The Securities and Exchange Commission has questions for National Beverage, maker of LaCroix, the fruity flavored seltzer in pastel colored cans that is especially popular with millennials.
At issue are two releases issued by National Beverage CEO Nick Caporella, which noted the company had “magnified” proprietary sales metrics to create “growth never before thought possible,” according to the Wall Street Journal. In one release, the company’s billionaire leader touted what he called velocity predictors, noting that “retailers are amazed by these methods.”

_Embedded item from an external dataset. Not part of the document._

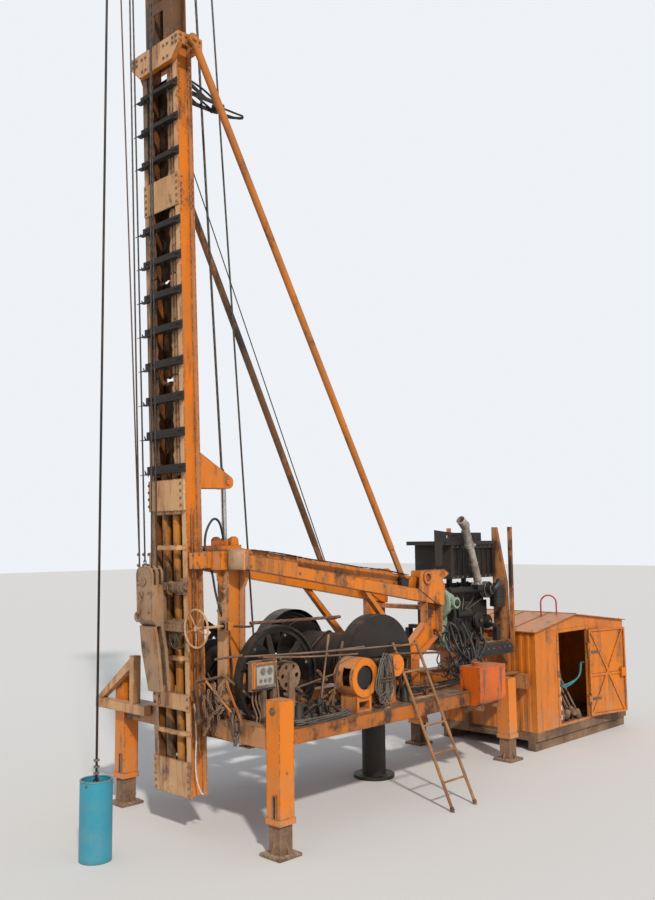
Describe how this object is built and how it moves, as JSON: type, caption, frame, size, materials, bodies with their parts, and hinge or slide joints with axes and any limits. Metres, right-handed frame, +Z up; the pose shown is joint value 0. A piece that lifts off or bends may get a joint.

In its filing, the SEC requested that National Beverage explain these measurements “or explain why you do not believe this disclosure is necessary.”
But much like LaCroix has cultivated characteristic secrecy about its ingredients and corporate culture, the company also declined to provide the SEC with its figures. “This information is as secretive as the formulas of our beverages and should not be disclosed to our competition,” National Beverage’s controller Gregory Cook wrote in response to the regulatory agency.
Seltzer sales have surged in recent years and caused soda competitors to rethink strategy. Earlier this year, Coca-Cola relaunched Diet Coke with some new flavors and slimmed down can design to boost sales. PepsiCo also got into the flavored sparkling beverage game by introducing Bubly, a seltzer that comes in eight fruit flavors.